The Third Draft provides that states must require business enterprises to undertake human rights due diligence through prescribed steps (Article 6.3). Those steps include requiring impact assessments to address human rights, labour rights, the environment and climate change (Article 6.4.a). It also calls on states to mandate non-financial reporting in respect of group structures, suppliers, and impacts on human rights, labour rights, health, environmental and climate change (Article 6.4.e).

Article 6 of the Third Draft has much in common with the mandatory human rights reporting and due diligence legislation already adopted or contemplated by several states, including the EU’s proposed Corporate Sustainability Due Diligence Directive (CSDD) and Corporate Sustainability Reporting Directive (CSRD) and the US Uyghur Forced Labour Prevention Act (UFLPA) and its implementation guidelines (see News brief “Corporate sustainability due diligence duty: gathering momentum”, www.practicallaw.com/w-034-8795). Nevertheless, the US proposed that Article 6 should not prescribe steps or features of human rights due diligence, arguing that states should merely be required to “take steps to encourage” proportionate human rights due diligence in order to ensure and promote business respect for human rights.

While they would require states to introduce mandatory due diligence and reporting, the Chair’s Proposals do not prescribe which businesses the requirements should apply to, nor the processes involved. They merely call on states to ensure that corporate due diligence meets certain criteria: that is, it should:

  • Take into account the experience of women and girls and the needs of the most marginalised.
  • Involve meaningful stakeholder consultation.
  • Ensure the safety of those at risk of retaliation.
  • If it involves engagement with indigenous peoples, adhere to the principle of free, prior and informed consent.

The vagueness of these provisions – which would establish procedural obligations of conduct, while avoiding precise obligations of result – would arguably diminish their legal status as well as the treaty’s overall ability to ensure that corporate due diligence obligations are as rigorous around the world as they are becoming in Europe and under the UFLPA in the US.

State obligation to provide access to remedy

Another contentious issue was the proposed obligations on states to provide access to remedies for business-related human rights impacts. The Third Draft would require states to provide their courts and non-judicial mechanisms with the necessary competence in accordance with the treaty to enable victims access to justice and to adequate, timely and effective remedy (Article 7.1).

One controversial proposal would require states, to remove the doctrine of forum non conveniens from their legal systems to ease access to remedies (Article 7.3.d). Although this doctrine has already been removed in the EU and the UK, it is a mainstay of US transnational tort litigation. Another clause would require states to allow judges reverse the burden of proof.

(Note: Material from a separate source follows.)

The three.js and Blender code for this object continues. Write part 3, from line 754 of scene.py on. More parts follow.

Instead of addressing matters in detail, the home states of many large multinationals raised general concerns. For example, Japan referred to the Third Draft’s access to remedy provisions as an area containing “fundamental flaws” and referred to the US statement on the topic. The US statement says the Third Draft contained “overly broad jurisdictional provisions”.

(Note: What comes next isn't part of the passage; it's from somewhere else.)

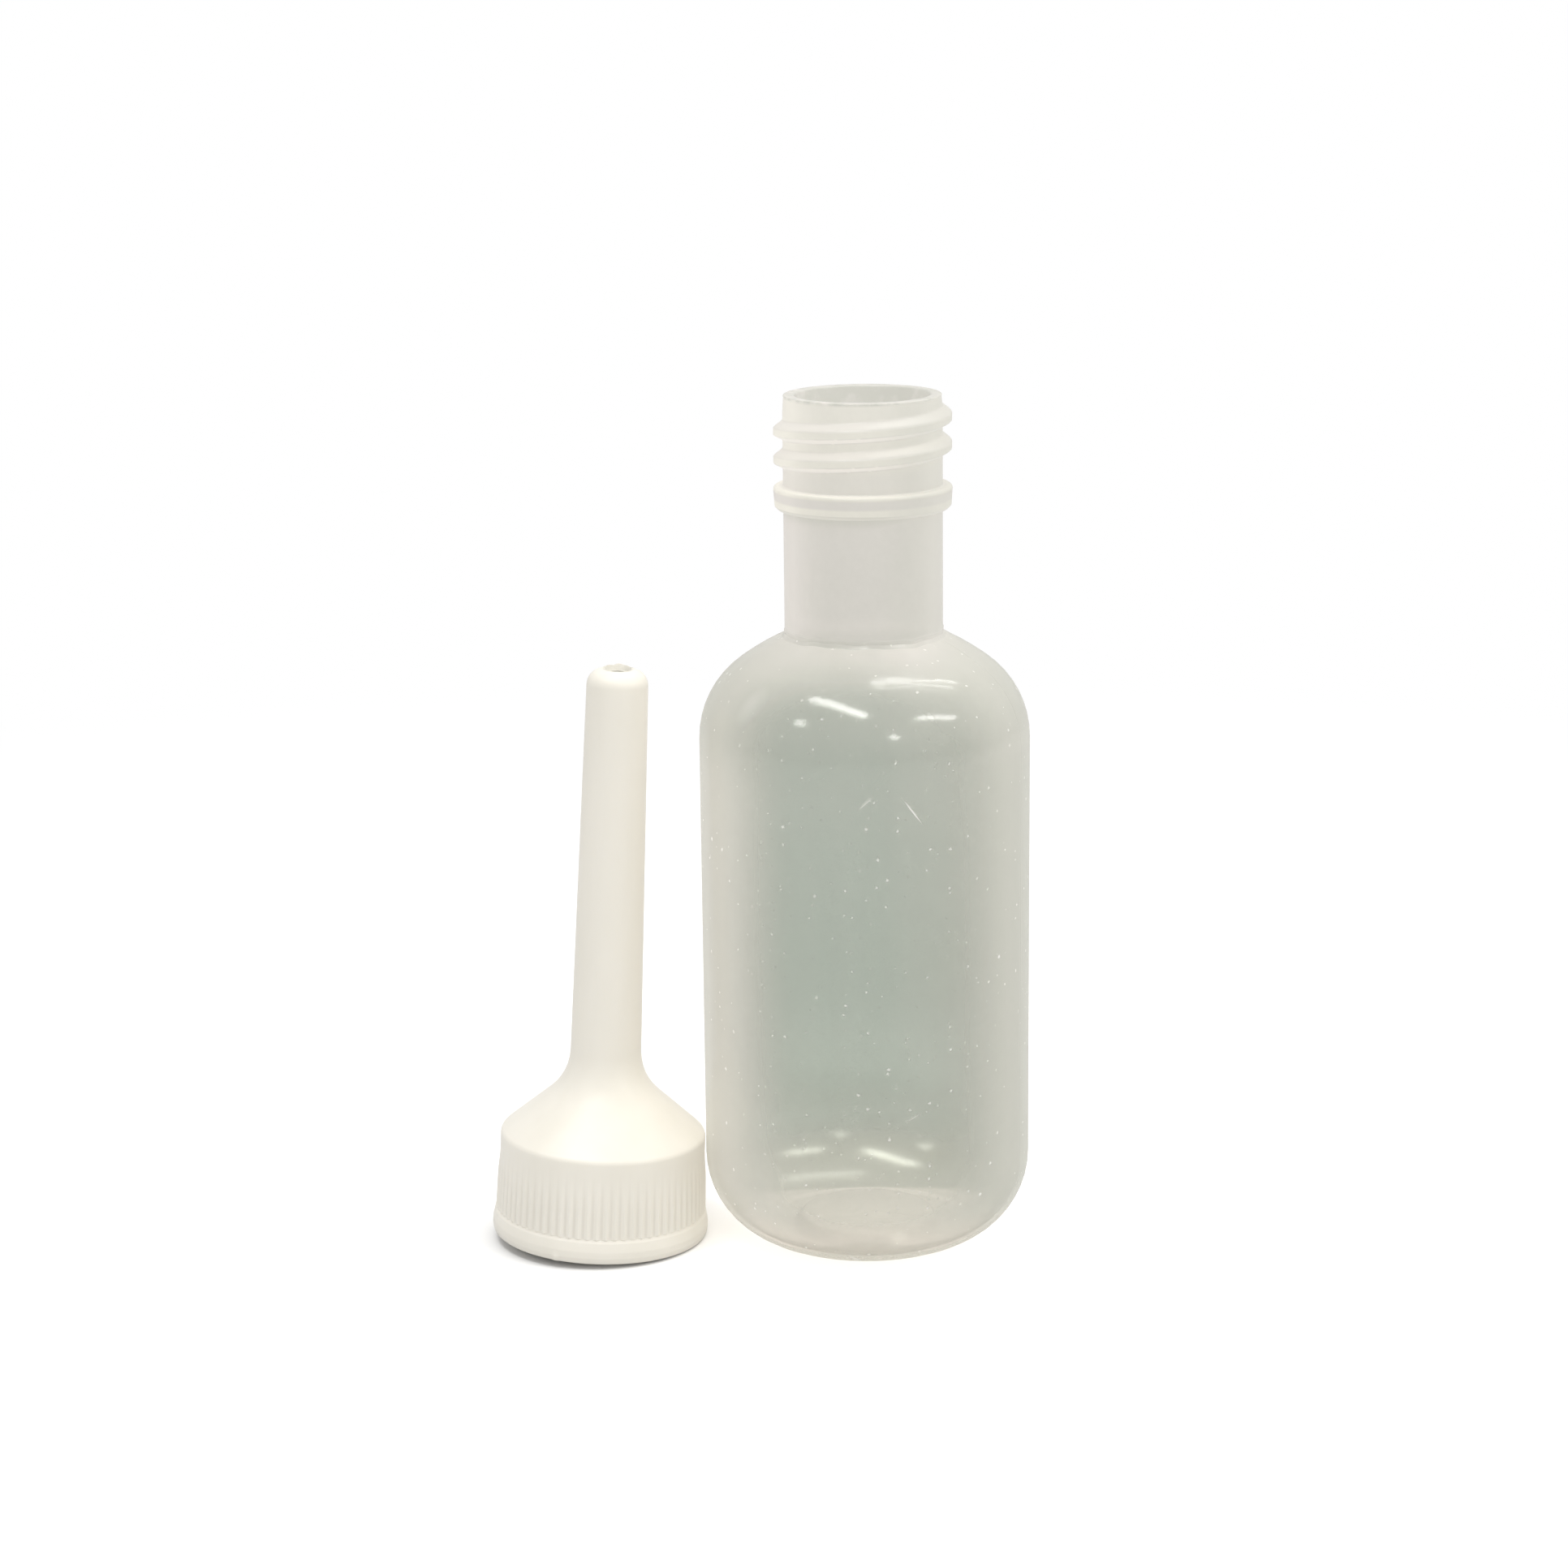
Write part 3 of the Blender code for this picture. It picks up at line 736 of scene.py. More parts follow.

However, the Chair’s Proposals would merely require states to implement effective policies to “promote” access to justice, “progressively reduce” obstacles to effective remedies, and ensure that state agencies “can either deliver, or contribute to the delivery of” effective remedies. Furthermore, states would only be required to take steps that are consistent with their domestic legal and administrative systems.

State obligation to provide for legal liability

The content of the proposed obligation to provide for legal liability is also a contentious issue. Under the Third Draft, states would need to, “ensure that their domestic law provides for a comprehensive and adequate system of legal liability for human rights abuses by business, including in transnational activities, or arising from their business relationships” (Article 8.1).

States will be particularly sensitive to the specific provision that would require them to impose liability on businesses for their failure to prevent another legal or natural person with whom they have a business relationship, from causing or contributing to human rights abuses, where the former controls, manages or supervises that person or the relevant activity, or should have foreseen, but failed to take adequate measures to prevent, the abuse (Article 8.6). They are also likely to object to the provision that would require domestic legal systems to provide for the criminal liability of legal persons for human rights abuses that amount to criminal offences under international human rights law binding on the states or customary international law, or their domestic law (Article 8.8).

The US remarked that Article 8 was concerning because of its “unclear liability provisions, and potential criminalisation of an ill-defined range of human rights abuses”.

Again, Ecuador sought to reduce the impact of these provisions. As chair, it proposed that the requirement to introduce legal liability should be subject to domestic legal requirements. Likewise, liability for human rights abuses arising out of business relationships should be in accordance with existing domestic legal principles on liability for conspiracy to commit and “aiding, abetting, facilitating and counselling” that type of abuse.

A long road

These latest negotiations suggest that, while opposition to the idea of a business and human rights treaty may be subsiding, states remain divided over its form and content. The Chair’s Proposals may have been intended to bridge that divide, but they have not succeeded, as yet.

During the latest session, a number of states that are home to major transnational corporations expressed interest in the US proposal that the treaty should take a less prescriptive approach, more akin to a framework agreement, that builds on the UNGPs with more prescriptive elements addressed through optional protocols. However, other states continued to add more detail to the proposed treaty.

With Ecuador looking to publish an updated draft by the end of July 2023, the long road towards a business and human rights treaty will wind on for some years to come.